Further, among its prominent peers like Mattel (MAT - Free Report) and JAKKS Pacific (JAKK - Free Report) , Hasbro has been the first to gauge the disaster that the liquidation of Toys “R” Us brought. Evidently, Hasbro started testing waters with franchise partnerships and launch of digital games.

The company returned to profit in first-quarter 2019, after incurring losses in the trailing three quarters. Its shares have gained 30.2% so far this year, outperforming the industry’s 10% rally. Meanwhile, the company’s earnings estimates have been revised upward by 4.9% over the past two months, reflecting analysts’ confidence surrounding its earnings potential.


With a decent share price appreciation and a Zacks Rank #1 (Strong Buy), Hasbro is a lucrative choice at the moment. More so, as the company currently has a Momentum Score of B, which suggests that now is the right time to pick the stock.

Sales-Building Initiatives to Drive Top Line

Hasbro has a supreme gaming portfolio and it is refining gaming experiences across a multitude of platforms like face-to-face gaming, off-the-board gaming and digital gaming experiences in mobile. Robust performances of DUNGEONS and DRAGONS, JENGA, DUEL MASTER, and DON’T STEP IN IT bode well for the gaming category. Notably, gaming revenues increased in the International, and Entertainment and Licensing segments in the first quarter of 2019. Given a strong product lineup and a greater focus on entertainment backed products, Hasbro’s Entertainment and Licensing segment is poised for growth.

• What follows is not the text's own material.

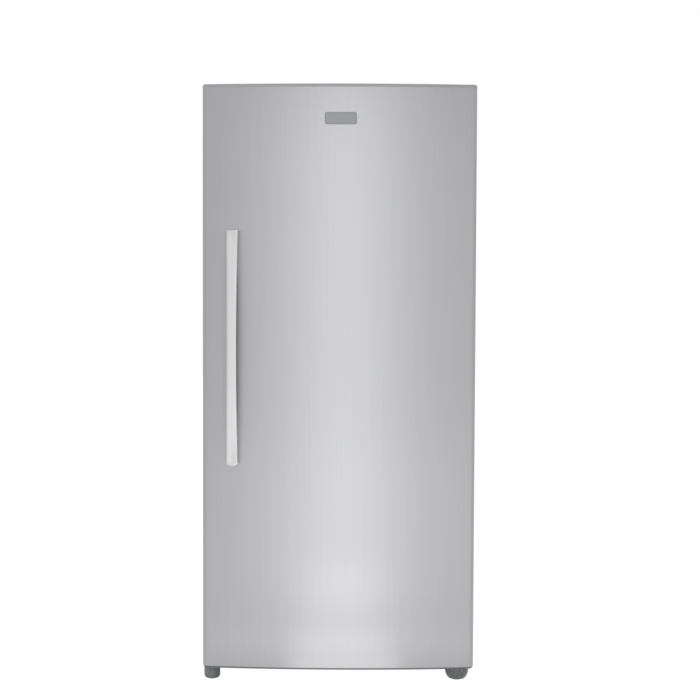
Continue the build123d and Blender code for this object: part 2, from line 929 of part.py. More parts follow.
condenser_high = condenser_low + (condenser_passes - 1) * condenser_pitch
riser_x = condenser_right + line_run
with BuildPart() as refrigerant_lines:
    # hot line over the fan to the condenser
    add(tube(
        [
            (stub_end, machine_mid + stub_offset, stub_z),
            (stub_end - line_run, machine_mid + stub_offset, stub_z),
            (stub_end - line_run, machine_mid + stub_offset, line_z),
            (riser_x, machine_mid + stub_offset, line_z),
            (riser_x, machine_mid, condenser_high),
            (condenser_right, machine_mid, condenser_high),
        ]
    ))
    # suction line up to the roof
    add(tube(
        [
            (stub_end, machine_mid - stub_offset, stub_z),
            (stub_end - line_run, machine_mid - stub_offset, stub_z),
            (stub_end - line_run, machine_mid - stub_offset, machine_roof),
        ]
    ))
    # liquid line with its filter, up to the roof
    add(tube(
        [
            (condenser_right, machine_mid, condenser_low),
            (riser_x, machine_mid, condenser_low),
            (riser_x, machine_mid - filter_offset, condenser_low),
            (riser_x, machine_mid - filter_offset, machine_roof),
        ]
    ))
    with Locations((riser_x, machine_mid - filter_offset, filter_z)):
        Cylinder(filter_radius, filter_length)
keep(refrigerant_lines, "refrigerant_lines")

# Evaporator and its cover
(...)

Meanwhile, the company continues to invest in innovation. It partnered with Paramount to enhance storytelling and content capabilities. Also, the company invested in Boulder Media — its animation studio — and increased digital capacities to drive sales. Hasbro continues to release Transformers Franchise in all forms of entertainment — including movies, television and digital expressions. Given the company’s several innovative and productive plans for Transformers franchise over the next 10 years, revenues are expected to grow.

On the product innovation front, Hasbro launched several social games. Among those, Dungeons & Dragons was particularly successful. With the launch of DROPMIX, the company further strengthened its digital gaming revenues.

Backed by these efforts, the Zacks Consensus Estimate for Hasbro’s revenues in 2019 is pegged at $5 billion, suggesting an 8.4% rise from the year-ago quarter’s reported figure.

Cost Containment Aids

In the first quarter of 2019, the company's cost of sales, as a percentage of net revenues, decreased 10 bps to 35.5%. Selling, distribution and administration expenses, as a percentage of net revenues, were 30.8%, marking a sharp decline from 45.8% in the prior-year quarter. The decrease in costs resulted from Hasbro’s various efforts to channelize its products in a cost-effective manner. Subsequently, the consensus estimate for the company’s earnings in 2019 is pegged at $4.53, indicating 17.7% growth from the prior-year quarter’s reported figure.

Undervalued Compared With Peers

Looking at Hasbro’s forward 12-month Price to Earnings (P/E) ratio, investors may be willing to pay more premium as the company seems undervalued compared with its peers. Its forward 12-month P/E is 22.1x, which is below the high of 23.1x scaled over the past five years. The industry’s ratio, on the contrary, stands at 25.9.

Growth in Emerging Markets Bodes Well

In addition to growing brands and leveraging opportunistic toy lines and licenses, Hasbro seeks to grow its international business by expanding into emerging markets in Eastern Europe, Asia, and Latin and South America. Emerging markets offer greater opportunities for revenue growth than developed markets and have been contributing to a significant share of Hasbro’s revenues, given its investments in advertising and other brand-building efforts.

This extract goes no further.